FAIRYTALE PUMPKIN/MUSQUEE DE PROVENCE—this huge French variety ranges from burnished brown to light pink in color and is often sold cut into wedges. Its deeply orange flesh and smooth texture suit it well for pie, but roasting or grilling the wedges with olive oil and salt shows off its distinct sweetness.

PEANUT PUMPKIN/GALEAUX D’EYSINES—nearly always sold as a novelty pumpkin, this sweet number is one of the best eating squashes out there. Covered with lumpy peanut shell-like protrusions, it’s the absolute best for desserts. Put it on your stoop for Halloween but save it from the vermin; then store in a cool, dry place until it’s time to make pie.

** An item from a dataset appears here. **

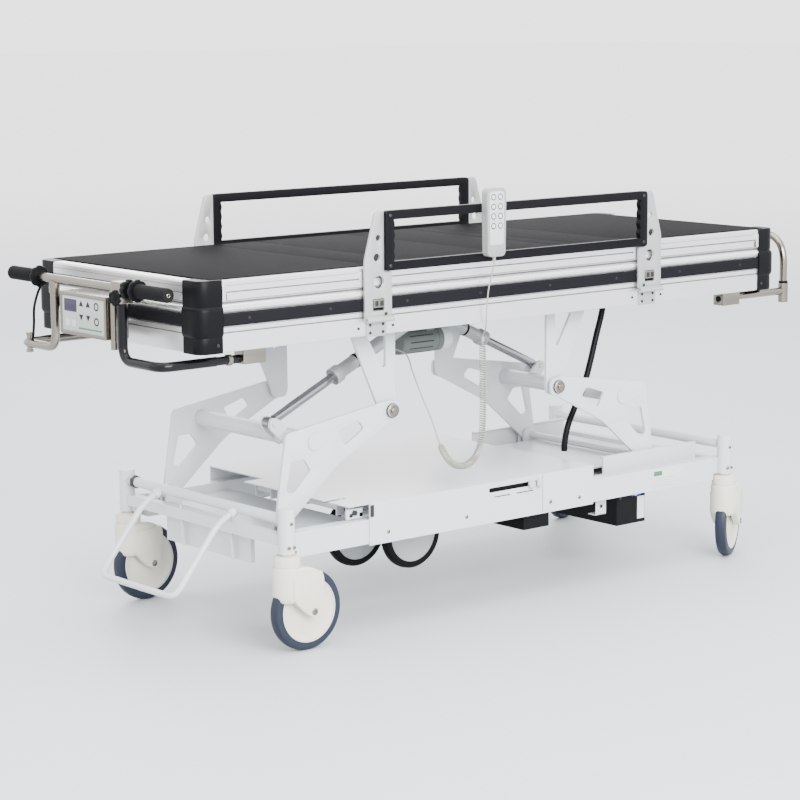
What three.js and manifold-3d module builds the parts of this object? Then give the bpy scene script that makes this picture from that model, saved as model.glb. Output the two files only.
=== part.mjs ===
// Electric height-adjustable stretcher trolley, as an assembly of separate solids.
// Units are millimetres. +X runs to the foot end, +Y to the far side, +Z up, the floor is z = 0.
// The origin is on the floor under the middle of the deck.
import * as THREE from 'three';
import { mergeVertices } from 'three/addons/utils/BufferGeometryUtils.js';
import Module from 'manifold-3d';

const wasm = await Module();
wasm.setup();

// ---------- driving dimensions ----------
const GAP = 0.3; // between touching pieces

const DECK_LENGTH = 1960;
const DECK_WIDTH = 689;
const DECK_TOP = 917;
const DECK_BOTTOM = 748;
const CORNER_POST = 64; // square footprint of a corner buffer
const PROFILE_DEPTH = 32; // how far a side profile reaches inwards
const BUMPER_LOW = 810;
const BUMPER_HIGH = 839;

const HEAD_POST_X = -736;
const FOOT_POST_X = 796;
const POST_Y = 340.5;
const POST_RADIUS = 20;
const POST_LOW = 245;
const POST_HIGH = 353;

const WHEEL_RADIUS = 100;
const WHEEL_WIDTH = 32;
const CASTER_TRAIL = 55;
const CASTER_ANGLES = { head_near: 0, head_far: 4, foot_near: 30, foot_far: 20 };

const ARM_Y = 240; // middle plane of the lift arms
const ARM_THICKNESS = 8;
const LINK_DX = 343;
const LINK_DZ = 232;
const HEAD_PIVOT = { x: -670, z: 303 };
const FOOT_PIVOT = { x: 591, z: 303 };
const CROSS_TUBE = { dx: 98, dz: 181, radius: 22 };
const LEVER_PIN = { dx: 53, dz: 218 };
const PIN_RADIUS = 10;
const PIN_CLEARANCE = 0.4;

const ACTUATOR_LENGTH = 560; // from lever pin to deck anchor
const ACTUATOR_MOUTH = 221; // from lever pin to the mouth of the outer tube
const HEAD_ACTUATOR_Y = -120;
const FOOT_ACTUATOR_Y = 150;
const ACTUATOR_SLOPE = THREE.MathUtils.degToRad(25);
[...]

JARRAHDALE/AUSTRALIAN BLUE PUMPKIN—ranging from light grey-blue to deep blue-green, these boast a huge flesh-to-seeds ratio, making them one of the most prized eating squashes. The easiest way to cook one? Cut it in half, scoop out its seeds and roast it cut side down until slumped and soft all the way through. Use in any recipe for squash purée.

LONG ISLAND CHEESE PUMPKIN—an American native, this salmon-hued beauty was the first commercial pie pumpkin bred for its mild flavor and smooth flesh. Not “cheesy” in the slightest, but so named for its wheel-of-cheese shape. Best in baked goods, custards, soups and stews.

BLUE OR RED HUBBARD—huge, unwieldy and difficult to cut through, but it’s that thick skin that makes Hubbards perfect for long storage. With bright yellow-orange flesh that lends well to both sweet and savory recipes, this is a favorite in Massachusetts, cultivated in Marblehead after being brought from the West Indies on a sailing sloop.